Существует множество предрасполагающих факторов: от неблагоприятного воздействия окружающей среды до приема некоторых лекарственных средств. Помутнение хрусталика не только приводит к снижению остроты зрения, но и уменьшает контрастную чувствительность, кроме того, с возрастом хрусталик мешает пациенту отличать холодные цвета (Cristal Obal & Ascaso 2014).
Эволюция стиля Гойи в его более поздних работах подтверждает, что у него была катаракта, причем ее признаки находят с 1815 года.
Выцветшие темные фоны, которые по мере прогрессии болезни становятся все более и более размытыми, «смазанные» силуэты – все эти знаки болезни предстают во всей красе в творчестве Гойи начиная с 1827 года. Портрет внука, Мариано Гойи (1827), многими считается «предвестником» импрессионизма: крупные мазки, «неряшливость» прорисовки. Тем не менее мазки Гойи настолько однотонны, что уши практически не отличаются от фона, и весь камзол написан одной краской.
Процесс старения линзы, отображенный в картинах Гойи с однотонным желтым вместо разнообразия оттенков, можно довольно ясно распознать на портретах Марии Мартинес де Пуга (1824), Хосе Дуасо-и-Латре (1824) и Хуана Батисты де Мугиро (1824). Особенно ярко он иллюстрируется изображением золотых пуговиц пальто на портрете Жака Гало (1826). И «апофеозом» катаракты является неоконченный портрет Хосе Пио де Молины (1828), где все дефекты зрения уже невозможно скрыть ни задним фоном, ни мазками.
Но это то, чем страдал Гойя в старости. А что же было до?
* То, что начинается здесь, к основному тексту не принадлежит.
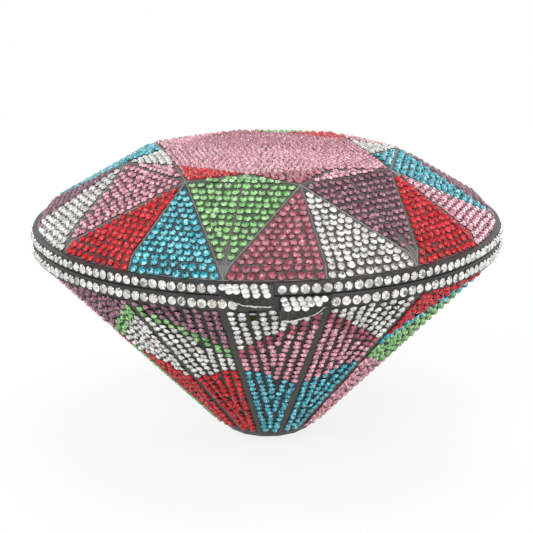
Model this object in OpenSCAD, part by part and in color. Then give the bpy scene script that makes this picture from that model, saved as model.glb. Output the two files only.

Известно, что какие-то «проблемы со зрением» мешали ему следовать академическим нормам, которые требуют точности и аккуратности в линиях, форме и цвете. И его бунт против норм академизма был отчасти обусловлен этим. Эта проблема объясняет и его Informe a la Academia (письмо в Академию), и его новую технику – скетчинг, – и даже его публичное выступление в Бордо, где он заявил: «Я вижу образы: только фигуры, которые „подсвечиваются“ изнутри или не подсвечиваются, фигуры на переднем плане как будто движутся на меня, а сзади – от меня. Мои глаза никогда не были в состоянии различить детали. Я не могу сосчитать пуговицы на пальто у проходящего мимо человека, и моя кисть не может видеть больше меня» (Matheron 1890). Уже в 1787 году в письме к своему другу, богатому арагонскому торговцу Мартину Сапатеру, Гойя пишет: «Как я могу радоваться, если не вижу тебя? Приезжай скорее и привези с собой хорошего настроения, да, и не забудь о моих новых очках, так как я перестал видеть в старых» (Canellas 1991). Художнику в тот момент было чуть за 40, и, конечно же, потребность в смене очков могла быть признаком ранней дальнозоркости (пресбиопии). У Гойи есть автопортрет в очках, который датируется интервалом между 1797 и 1802 годами. Существование с детства дальнозоркости у Гойи как раз подтверждает его фраза «Мои глаза никогда не были в состоянии различить детали». Однако, опять же, это не все.